* **LISTED RECORDS**:

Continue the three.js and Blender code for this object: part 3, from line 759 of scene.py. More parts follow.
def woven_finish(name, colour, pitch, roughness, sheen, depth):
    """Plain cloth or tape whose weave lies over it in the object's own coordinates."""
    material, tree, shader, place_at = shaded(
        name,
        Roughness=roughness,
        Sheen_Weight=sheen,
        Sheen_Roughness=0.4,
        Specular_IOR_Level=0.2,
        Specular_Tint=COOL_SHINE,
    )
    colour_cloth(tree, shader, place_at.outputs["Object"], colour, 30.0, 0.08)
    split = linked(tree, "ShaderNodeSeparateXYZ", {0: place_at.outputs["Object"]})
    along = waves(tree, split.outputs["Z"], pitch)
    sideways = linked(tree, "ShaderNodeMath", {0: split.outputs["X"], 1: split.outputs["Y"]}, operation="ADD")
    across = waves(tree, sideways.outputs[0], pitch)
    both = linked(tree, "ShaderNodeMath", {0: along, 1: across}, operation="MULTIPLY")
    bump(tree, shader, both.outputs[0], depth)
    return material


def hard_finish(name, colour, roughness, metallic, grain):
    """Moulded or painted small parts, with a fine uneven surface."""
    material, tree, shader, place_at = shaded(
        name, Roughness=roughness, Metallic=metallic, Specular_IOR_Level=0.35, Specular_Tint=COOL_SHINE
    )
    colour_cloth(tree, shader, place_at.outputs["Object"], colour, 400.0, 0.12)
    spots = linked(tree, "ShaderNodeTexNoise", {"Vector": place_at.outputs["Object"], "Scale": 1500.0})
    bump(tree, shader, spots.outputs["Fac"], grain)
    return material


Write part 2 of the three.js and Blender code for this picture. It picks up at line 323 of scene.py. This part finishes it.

* **WORK TO COMPLETE**:
Copy all lines from the listing that contain "parts".

* **OUTPUT**:
Continue the three.js and Blender code for this object: part 3, from line 759 of scene.py. More parts follow.
    """Moulded or painted small parts, with a fine uneven surface."""